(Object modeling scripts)
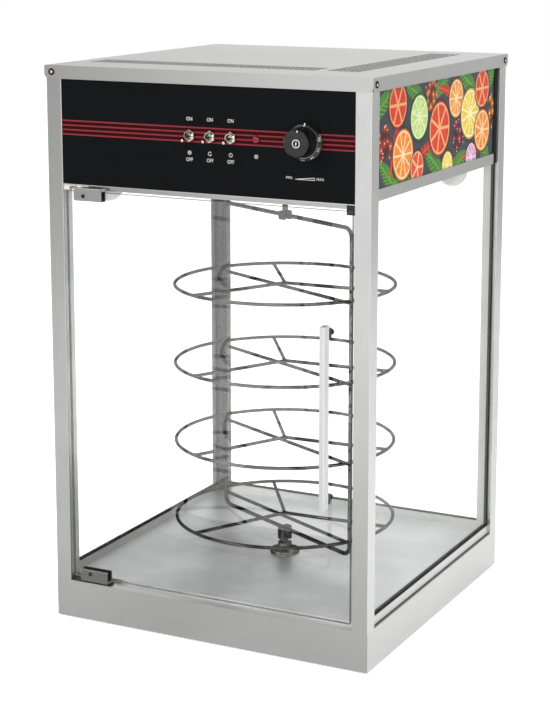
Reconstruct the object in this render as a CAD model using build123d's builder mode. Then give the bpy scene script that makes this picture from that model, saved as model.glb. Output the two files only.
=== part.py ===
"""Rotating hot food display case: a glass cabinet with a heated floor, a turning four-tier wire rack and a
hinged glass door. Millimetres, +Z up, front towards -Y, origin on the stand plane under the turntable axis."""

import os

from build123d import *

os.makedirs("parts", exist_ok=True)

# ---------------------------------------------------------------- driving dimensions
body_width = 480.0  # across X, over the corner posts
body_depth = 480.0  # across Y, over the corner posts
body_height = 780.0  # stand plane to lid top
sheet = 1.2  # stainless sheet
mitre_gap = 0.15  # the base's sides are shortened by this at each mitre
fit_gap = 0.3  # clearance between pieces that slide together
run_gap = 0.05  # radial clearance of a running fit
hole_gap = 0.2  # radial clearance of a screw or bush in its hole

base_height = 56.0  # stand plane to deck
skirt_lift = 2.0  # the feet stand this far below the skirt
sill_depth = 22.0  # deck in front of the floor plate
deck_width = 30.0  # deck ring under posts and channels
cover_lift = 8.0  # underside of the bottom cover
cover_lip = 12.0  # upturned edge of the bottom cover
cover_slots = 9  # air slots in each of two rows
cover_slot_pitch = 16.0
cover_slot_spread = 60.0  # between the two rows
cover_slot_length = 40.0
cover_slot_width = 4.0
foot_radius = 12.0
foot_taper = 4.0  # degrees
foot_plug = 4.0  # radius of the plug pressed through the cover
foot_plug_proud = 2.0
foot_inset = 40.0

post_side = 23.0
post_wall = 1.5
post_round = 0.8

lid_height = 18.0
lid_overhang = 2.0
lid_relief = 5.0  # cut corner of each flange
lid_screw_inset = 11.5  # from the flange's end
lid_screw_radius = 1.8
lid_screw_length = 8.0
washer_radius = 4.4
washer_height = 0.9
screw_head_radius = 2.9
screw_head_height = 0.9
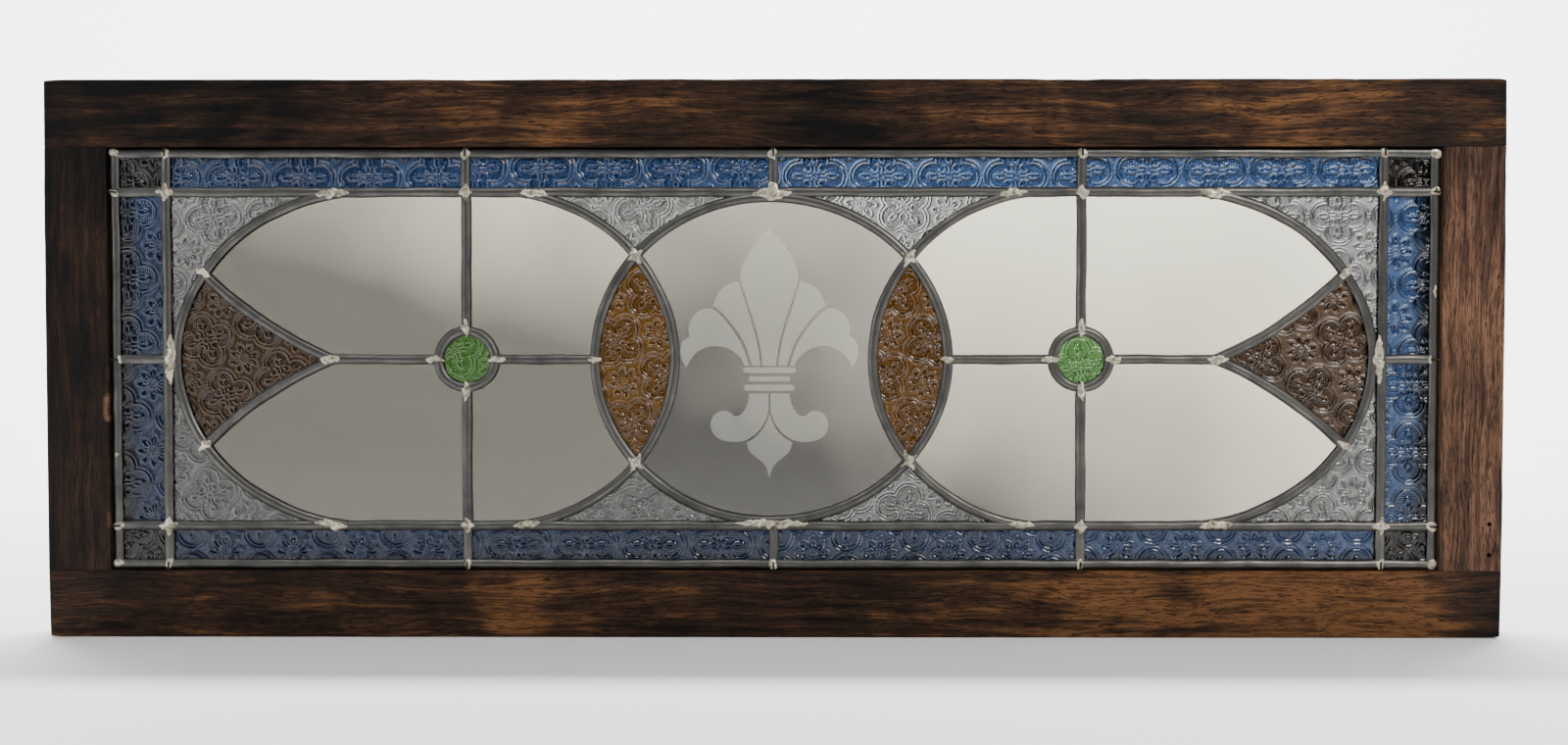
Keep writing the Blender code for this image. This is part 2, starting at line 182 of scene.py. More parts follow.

TASK DIRECTIONS:
Copy out every line of the data that includes "from".

RESPONSE BELOW:
Reconstruct the object in this render as a CAD model using build123d's builder mode. Then give the bpy scene script that makes this picture from that model, saved as model.glb. Output the two files only.
from build123d import *
lid_screw_inset = 11.5  # from the flange's end